The rate that wounds heal depends on a number of factors. The type and extent of the wound are key factors; however, the physical state of the patient and cleaning and treatment of the wound also play significant roles in the rate of healing.
A wound heals in three stages. The inflammatory stage happens immediately after the injury occurs and usually lasts around two to five days, depending on the severity and treatment of the wound. The proliferative stage is when new cells (fibroblasts, pericytes and keratinocytes) start to grow and replace damaged tissue cells. The remodeling stage is the final stage of wound healing when the dermal tissues are gradually replaced with new, more elastic healthy skin cells.
Cleaning Open Wounds
It is very important to properly clean open wounds to prevent infection and encourage rapid healing. Using soap and water is a good start, but try to keep the soap out of the wound itself as it can cause irritation. Remove any visible dirt or debris from the wound before applying an antiseptic or bandaging.

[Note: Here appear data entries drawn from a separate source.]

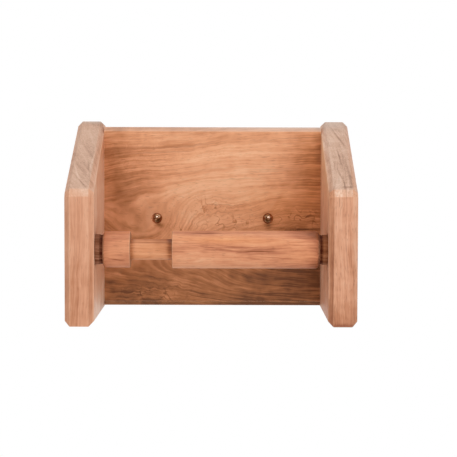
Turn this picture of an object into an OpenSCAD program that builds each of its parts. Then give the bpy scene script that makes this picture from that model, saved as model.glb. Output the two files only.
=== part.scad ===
// Toilet roll holder in oiled teak, screwed to a wall.
// Two shaped side boards carry a back board between them. A sprung roller spans the
// gap: its end pins sit in blind sockets in the side boards, and its cap is pushed
// into the tube against a spring to take the roller out.
// Millimetres. +Z is up, +X is to the right, the front faces -Y and the wall is Y = 0.
// The origin lies on the wall, halfway between the two wall screws.

/* [Overall] */
// Clear width between the side boards
gap_w = 127; // [116:1:150]
// Depth from the wall to the front edge
depth = 88.9; // [82:0.1:105]

/* [Side boards] */
// Thickness of a side board
side_t = 15.9; // [14:0.1:22]
// Height of a side board
side_h = 111.1; // [104:0.1:130]
// Height at which the slope would meet the front edge
nose_h = 73.5; // [64:0.1:88]
// Length of the level stretch at the top, by the wall
top_flat = 3; // [2:0.1:8]
// Chamfer along the edges of a side board
side_chamfer = 2.8; // [1:0.1:4]
// Length cut off each way at the corner between the slope and the front edge
nose_cut = 3; // [1:0.1:5]

/* [Back board] */
// Thickness of the back board
back_t = 12.7; // [11:0.1:18]
// Height that the back board stops short of the side boards, above and below
back_inset = 3.2; // [0.5:0.1:8]
// Chamfer along the back board's front edges
back_chamfer = 2.5; // [1:0.1:4]

/* [Roller] */
// Distance of the roller's axis behind the front edge
roller_setback = 14.2; // [12.5:0.1:18]
// Height of the roller's axis above the bottom of the side boards
roller_h = 41; // [32:0.5:48]
// Gap between a side board and the near end of the roller
end_gap = 4.3; // [2:0.1:6]
// Outer diameter of the tube
tube_d = 20.6; // [18:0.1:24]
// Solid length at the tube's closed end
tube_solid = 14.6; // [12:0.1:20]
// Outer diameter of the cap
cap_d = 19.8; // [18:0.1:24]
// Length of the cap
cap_len = 15; // [12:0.1:18]
// Diameter of the shaft
shaft_d = 11.4; // [10:0.1:13]
// Length of bare shaft at rest, which is how far the cap can be pushed in
travel = 22.8; // [16:0.1:28]
// Depth that the shaft is glued into the cap
shaft_tenon = 8; // [4:0.1:9]
// Chamfer round the ends of the tube and the cap
roller_arris = 0.6; // [0.2:0.1:1.5]

/* [End pins] */
// Diameter of an end pin
pin_d = 16.5; // [14:0.1:17]
// Length of an end pin inside its socket
pin_hold = 7; // [5:0.1:8]
// Chamfer at the tip of an end pin
pin_chamfer = 1; // [0.3:0.1:2]
// Diameter of the neck between an end pin and the roller
neck_d = 13.5; // [10:0.1:13.9]
// Length of that neck
neck_len = 1.2; // [0.4:0.1:1.8]
// Chamfer round the mouth of a socket
socket_chamfer = 0.9; // [0.3:0.1:2]
// Diameter of the tenon that joins an end pin to the roller
tenon_d = 8; // [5:0.1:9]
// Length of that tenon
tenon_len = 6; // [4:0.1:6]

/* [Spring] */
// Diameter of the spring's wire
wire_d = 1; // [0.8:0.1:1.2]
// Outer diameter of the spring
spring_d = 9.6; // [8:0.1:9.8]
// Number of curls
spring_curls = 12; // [9:1:14]
// Gap from curl to curl when the spring is shut
shut_gap = 0.17; // [0.1:0.01:0.3]

/* [Wall screws] */
// Distance between the two wall screws
wall_screw_gap = 65; // [50:1:90]
// Height of the wall screws above the bottom of the side boards
wall_screw_h = 54.6; // [50:0.1:62]
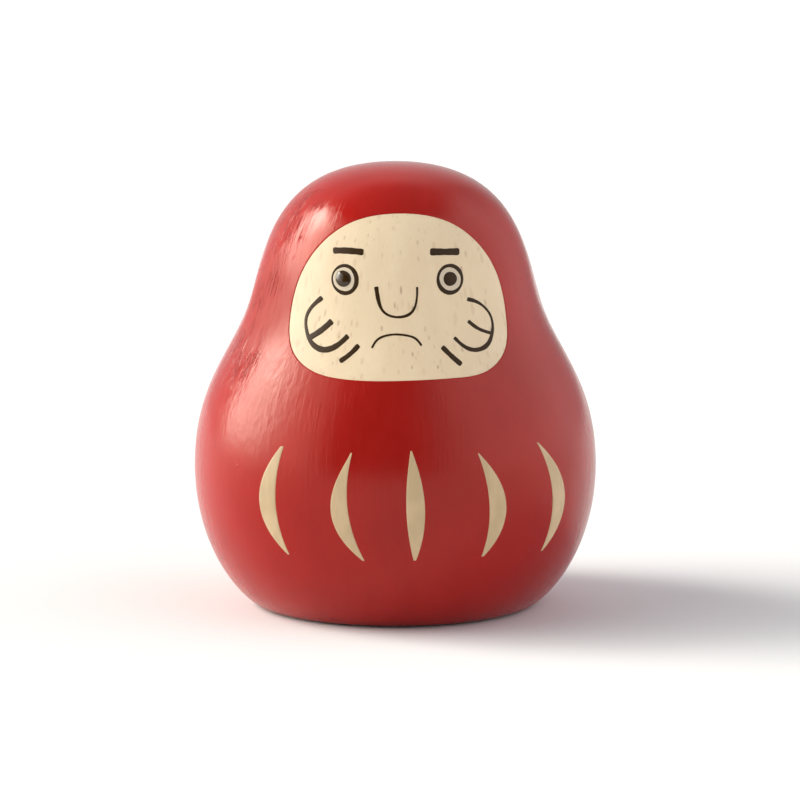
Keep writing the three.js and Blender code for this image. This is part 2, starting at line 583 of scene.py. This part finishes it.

Antiseptics, Herbs and Essential Oils
Applying an antiseptic agent, such as alcohol or commercially available product, to an open wound is always a good idea. However, there are a number of other antiseptic agents that are useful for preventing infection and promoting healing. Aloe vera (gel or fresh juice/plant matter) is commonly used on wounds. Tea tree oil and clove oil are also known to have antiseptic properties.
Immobilization, Bandages and Fresh Air
It is important to keep tissue immobilized to maximize the rate of healing, although this can be difficult depending on the location of the wound. It is a good idea to put a bandage on an open wound after cleaning to protect it. Since wounds tend to heal faster in open air, remove the bandage when the wound is reasonably advanced into the proliferative stage.